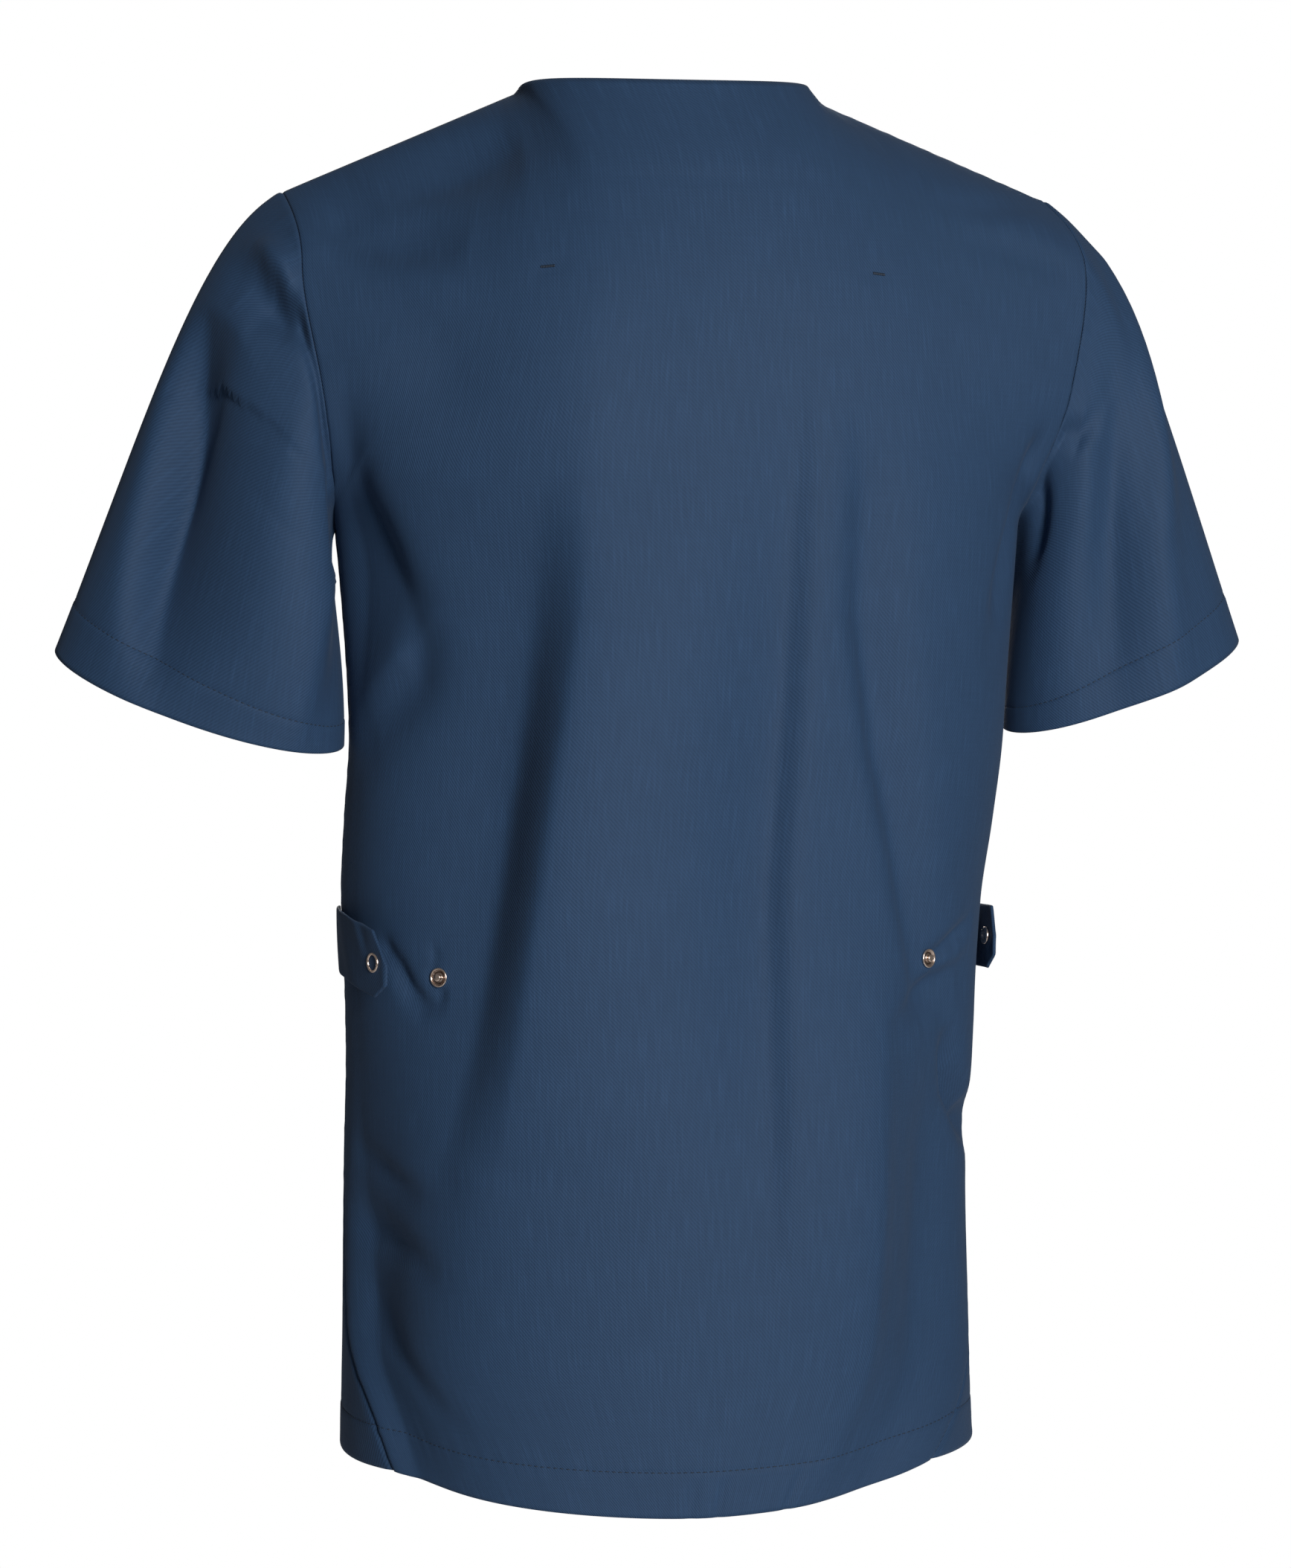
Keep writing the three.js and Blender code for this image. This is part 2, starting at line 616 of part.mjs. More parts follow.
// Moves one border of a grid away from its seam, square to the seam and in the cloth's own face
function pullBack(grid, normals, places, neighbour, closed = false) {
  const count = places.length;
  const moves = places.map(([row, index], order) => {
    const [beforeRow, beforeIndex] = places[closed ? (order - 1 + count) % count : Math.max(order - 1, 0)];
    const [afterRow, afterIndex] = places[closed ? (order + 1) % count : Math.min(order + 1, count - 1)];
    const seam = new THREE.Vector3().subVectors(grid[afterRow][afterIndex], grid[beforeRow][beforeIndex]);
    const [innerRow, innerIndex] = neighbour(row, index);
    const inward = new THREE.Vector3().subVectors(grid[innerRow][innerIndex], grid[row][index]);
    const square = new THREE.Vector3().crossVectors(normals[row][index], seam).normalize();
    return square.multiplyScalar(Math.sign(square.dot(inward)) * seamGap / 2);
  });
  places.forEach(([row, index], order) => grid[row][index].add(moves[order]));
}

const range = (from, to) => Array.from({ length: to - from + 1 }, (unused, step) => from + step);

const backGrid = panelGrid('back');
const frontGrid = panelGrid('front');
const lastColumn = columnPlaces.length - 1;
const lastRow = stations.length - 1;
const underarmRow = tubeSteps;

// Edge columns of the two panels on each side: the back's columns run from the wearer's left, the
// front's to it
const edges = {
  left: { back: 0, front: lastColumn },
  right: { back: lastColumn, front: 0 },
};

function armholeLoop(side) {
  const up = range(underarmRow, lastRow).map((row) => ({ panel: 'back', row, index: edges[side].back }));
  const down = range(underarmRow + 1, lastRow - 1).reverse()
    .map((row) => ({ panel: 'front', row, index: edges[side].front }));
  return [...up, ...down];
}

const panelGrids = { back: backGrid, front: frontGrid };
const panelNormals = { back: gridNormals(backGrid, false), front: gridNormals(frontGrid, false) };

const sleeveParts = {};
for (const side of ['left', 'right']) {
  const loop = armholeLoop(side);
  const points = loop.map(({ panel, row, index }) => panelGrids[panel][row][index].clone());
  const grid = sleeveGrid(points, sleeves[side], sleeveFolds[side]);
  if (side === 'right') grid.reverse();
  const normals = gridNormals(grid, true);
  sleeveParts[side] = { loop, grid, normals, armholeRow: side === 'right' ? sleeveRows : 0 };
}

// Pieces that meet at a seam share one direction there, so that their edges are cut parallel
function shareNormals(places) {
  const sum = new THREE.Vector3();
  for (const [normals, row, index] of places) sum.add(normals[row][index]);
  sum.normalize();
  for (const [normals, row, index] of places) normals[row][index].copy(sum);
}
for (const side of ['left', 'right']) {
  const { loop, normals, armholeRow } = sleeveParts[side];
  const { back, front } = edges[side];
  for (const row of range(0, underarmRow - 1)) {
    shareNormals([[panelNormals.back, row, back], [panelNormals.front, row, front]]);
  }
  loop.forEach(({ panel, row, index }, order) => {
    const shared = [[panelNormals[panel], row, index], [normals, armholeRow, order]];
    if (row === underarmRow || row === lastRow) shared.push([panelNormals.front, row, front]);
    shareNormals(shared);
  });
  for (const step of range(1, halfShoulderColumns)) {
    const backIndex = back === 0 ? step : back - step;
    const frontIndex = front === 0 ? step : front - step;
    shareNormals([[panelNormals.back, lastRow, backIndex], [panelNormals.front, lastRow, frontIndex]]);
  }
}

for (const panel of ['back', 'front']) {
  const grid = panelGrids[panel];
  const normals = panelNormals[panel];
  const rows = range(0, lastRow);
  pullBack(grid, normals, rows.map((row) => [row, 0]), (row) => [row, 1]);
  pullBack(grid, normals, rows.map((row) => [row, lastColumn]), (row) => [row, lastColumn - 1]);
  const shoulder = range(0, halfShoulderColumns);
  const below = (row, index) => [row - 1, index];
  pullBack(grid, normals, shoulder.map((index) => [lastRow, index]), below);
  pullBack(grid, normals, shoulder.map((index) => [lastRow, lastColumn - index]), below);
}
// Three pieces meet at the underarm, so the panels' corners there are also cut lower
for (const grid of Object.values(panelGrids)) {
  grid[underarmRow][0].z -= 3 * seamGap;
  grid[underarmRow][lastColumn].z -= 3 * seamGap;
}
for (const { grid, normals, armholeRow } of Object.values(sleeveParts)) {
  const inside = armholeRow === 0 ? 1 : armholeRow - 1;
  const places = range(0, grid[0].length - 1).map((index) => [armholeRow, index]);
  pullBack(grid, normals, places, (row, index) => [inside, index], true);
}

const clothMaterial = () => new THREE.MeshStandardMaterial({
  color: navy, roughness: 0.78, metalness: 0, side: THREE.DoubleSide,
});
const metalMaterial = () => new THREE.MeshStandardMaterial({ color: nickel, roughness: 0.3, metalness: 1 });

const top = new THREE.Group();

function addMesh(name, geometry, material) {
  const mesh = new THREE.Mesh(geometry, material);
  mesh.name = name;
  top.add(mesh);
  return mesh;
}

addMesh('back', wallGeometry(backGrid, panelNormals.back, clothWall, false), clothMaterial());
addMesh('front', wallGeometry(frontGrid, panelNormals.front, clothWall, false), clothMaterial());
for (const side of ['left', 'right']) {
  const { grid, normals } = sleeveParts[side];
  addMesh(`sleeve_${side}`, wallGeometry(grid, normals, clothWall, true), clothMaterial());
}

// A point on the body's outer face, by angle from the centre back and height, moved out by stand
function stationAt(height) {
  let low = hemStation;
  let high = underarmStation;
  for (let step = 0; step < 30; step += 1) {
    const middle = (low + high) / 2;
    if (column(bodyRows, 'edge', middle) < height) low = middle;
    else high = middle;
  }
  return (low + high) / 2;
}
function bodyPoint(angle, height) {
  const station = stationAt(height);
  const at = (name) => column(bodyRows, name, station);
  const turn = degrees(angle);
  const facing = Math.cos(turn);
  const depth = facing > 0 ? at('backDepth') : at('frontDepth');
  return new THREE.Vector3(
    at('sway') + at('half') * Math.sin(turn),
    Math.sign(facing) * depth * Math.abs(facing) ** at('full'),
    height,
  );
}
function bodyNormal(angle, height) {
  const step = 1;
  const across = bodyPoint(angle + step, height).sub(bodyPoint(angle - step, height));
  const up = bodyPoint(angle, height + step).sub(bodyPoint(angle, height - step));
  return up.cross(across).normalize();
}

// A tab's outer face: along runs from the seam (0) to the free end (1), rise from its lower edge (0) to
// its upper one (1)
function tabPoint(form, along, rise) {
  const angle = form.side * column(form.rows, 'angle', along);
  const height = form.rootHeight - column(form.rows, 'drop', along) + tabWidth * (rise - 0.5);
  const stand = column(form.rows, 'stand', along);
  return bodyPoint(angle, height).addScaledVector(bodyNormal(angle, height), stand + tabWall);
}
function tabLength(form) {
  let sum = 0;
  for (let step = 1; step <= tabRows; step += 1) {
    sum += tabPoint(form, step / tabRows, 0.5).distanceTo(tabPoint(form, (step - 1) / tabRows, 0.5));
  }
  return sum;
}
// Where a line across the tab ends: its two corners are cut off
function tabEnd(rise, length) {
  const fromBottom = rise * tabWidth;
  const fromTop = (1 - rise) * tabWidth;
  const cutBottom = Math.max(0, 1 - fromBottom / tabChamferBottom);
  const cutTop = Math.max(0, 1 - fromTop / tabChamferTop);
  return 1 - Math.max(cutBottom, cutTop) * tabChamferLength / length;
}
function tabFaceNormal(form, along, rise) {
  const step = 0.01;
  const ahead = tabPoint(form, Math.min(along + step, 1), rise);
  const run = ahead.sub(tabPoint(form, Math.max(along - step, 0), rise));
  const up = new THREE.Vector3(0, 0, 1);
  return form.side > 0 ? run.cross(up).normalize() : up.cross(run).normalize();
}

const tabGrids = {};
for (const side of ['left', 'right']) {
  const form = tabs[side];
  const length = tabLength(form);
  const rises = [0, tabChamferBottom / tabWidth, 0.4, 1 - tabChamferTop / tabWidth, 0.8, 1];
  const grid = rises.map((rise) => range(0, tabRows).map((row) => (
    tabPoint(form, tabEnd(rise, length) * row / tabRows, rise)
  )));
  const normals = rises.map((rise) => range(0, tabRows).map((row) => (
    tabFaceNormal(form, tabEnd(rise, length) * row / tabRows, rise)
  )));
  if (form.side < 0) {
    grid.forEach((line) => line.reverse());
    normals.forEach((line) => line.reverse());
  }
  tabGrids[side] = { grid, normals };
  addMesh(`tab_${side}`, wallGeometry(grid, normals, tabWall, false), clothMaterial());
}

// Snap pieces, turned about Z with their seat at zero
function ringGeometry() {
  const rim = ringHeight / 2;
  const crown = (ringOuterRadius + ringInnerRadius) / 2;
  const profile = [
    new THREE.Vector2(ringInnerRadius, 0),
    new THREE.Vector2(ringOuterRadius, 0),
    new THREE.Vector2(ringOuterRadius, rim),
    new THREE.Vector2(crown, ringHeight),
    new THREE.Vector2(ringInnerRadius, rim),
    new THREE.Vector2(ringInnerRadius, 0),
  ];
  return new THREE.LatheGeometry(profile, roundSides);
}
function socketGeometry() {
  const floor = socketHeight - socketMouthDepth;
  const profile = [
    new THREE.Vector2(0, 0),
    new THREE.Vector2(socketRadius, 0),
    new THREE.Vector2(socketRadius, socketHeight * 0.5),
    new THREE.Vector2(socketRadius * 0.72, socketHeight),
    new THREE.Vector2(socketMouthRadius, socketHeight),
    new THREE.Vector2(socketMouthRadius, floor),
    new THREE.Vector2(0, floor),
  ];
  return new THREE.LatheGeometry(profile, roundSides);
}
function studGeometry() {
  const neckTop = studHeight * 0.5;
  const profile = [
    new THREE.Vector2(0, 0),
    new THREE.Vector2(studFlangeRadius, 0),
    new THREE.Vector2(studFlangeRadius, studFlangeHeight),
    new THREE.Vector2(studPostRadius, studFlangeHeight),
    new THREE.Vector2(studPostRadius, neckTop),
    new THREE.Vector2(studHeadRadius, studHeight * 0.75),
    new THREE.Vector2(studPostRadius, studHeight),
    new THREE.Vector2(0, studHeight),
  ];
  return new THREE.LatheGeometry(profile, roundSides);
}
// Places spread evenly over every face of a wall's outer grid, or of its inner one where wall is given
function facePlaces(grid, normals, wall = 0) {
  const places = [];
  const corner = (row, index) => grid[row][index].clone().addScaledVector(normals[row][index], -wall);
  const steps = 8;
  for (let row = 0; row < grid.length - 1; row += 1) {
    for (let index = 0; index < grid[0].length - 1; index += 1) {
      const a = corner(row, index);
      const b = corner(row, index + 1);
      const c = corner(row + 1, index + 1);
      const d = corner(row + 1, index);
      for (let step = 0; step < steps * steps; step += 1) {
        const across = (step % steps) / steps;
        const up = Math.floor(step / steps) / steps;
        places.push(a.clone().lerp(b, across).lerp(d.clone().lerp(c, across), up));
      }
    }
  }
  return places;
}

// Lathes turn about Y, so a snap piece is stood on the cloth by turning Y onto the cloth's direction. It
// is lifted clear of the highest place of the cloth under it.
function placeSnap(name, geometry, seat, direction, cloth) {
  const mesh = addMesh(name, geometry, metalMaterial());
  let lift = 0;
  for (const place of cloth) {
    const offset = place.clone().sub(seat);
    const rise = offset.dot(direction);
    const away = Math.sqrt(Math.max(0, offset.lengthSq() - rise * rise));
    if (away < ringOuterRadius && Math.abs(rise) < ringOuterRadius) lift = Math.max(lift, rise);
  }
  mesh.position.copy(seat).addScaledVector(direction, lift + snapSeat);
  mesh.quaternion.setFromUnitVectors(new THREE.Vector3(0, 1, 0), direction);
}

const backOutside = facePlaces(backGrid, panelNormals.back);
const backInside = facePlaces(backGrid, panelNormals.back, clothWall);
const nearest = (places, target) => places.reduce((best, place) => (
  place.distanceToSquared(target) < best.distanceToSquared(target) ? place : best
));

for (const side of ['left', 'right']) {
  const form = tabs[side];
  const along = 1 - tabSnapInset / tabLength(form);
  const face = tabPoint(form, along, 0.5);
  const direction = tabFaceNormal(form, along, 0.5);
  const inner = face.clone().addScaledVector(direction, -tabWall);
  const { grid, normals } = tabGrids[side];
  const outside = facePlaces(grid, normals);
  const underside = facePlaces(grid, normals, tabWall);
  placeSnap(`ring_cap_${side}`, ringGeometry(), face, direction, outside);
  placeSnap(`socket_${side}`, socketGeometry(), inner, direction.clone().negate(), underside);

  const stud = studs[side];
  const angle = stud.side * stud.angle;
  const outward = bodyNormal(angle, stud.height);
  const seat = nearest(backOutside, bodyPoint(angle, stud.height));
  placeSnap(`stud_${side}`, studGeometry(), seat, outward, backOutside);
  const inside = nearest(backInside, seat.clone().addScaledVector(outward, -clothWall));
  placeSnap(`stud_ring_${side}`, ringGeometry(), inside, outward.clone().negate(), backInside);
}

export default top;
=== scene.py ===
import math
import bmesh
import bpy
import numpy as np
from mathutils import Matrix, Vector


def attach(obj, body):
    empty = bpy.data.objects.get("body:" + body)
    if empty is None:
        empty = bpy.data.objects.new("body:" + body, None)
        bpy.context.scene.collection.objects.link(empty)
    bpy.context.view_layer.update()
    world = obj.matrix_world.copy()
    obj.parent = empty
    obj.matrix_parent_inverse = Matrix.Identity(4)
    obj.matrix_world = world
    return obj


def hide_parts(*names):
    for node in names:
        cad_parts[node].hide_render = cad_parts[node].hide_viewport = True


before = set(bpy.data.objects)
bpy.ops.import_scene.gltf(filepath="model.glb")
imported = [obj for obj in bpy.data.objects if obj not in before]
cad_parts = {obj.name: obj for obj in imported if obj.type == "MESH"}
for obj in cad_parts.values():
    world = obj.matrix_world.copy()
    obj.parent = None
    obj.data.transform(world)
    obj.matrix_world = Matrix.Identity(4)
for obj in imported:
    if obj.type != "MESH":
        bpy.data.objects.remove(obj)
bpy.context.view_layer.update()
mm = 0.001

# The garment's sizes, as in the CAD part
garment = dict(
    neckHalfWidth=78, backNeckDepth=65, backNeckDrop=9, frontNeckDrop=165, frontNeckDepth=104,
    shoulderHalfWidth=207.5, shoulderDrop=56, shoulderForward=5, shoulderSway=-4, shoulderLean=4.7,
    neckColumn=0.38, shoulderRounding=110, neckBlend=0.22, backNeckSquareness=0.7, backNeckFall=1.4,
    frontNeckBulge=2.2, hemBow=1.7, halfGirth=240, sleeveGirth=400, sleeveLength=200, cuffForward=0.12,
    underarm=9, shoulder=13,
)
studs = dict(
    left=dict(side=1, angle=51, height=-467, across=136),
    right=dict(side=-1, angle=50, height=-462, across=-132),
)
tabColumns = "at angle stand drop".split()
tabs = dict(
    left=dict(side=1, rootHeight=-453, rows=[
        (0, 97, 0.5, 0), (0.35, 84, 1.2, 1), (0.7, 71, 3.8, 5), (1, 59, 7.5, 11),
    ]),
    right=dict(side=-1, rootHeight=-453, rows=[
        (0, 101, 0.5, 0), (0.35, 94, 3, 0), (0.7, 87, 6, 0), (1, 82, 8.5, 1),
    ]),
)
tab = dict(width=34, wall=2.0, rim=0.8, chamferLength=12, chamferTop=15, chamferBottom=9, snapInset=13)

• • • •

Select and copy each line from the data that includes the word "Identity".

    obj.matrix_parent_inverse = Matrix.Identity(4)
    obj.matrix_world = Matrix.Identity(4)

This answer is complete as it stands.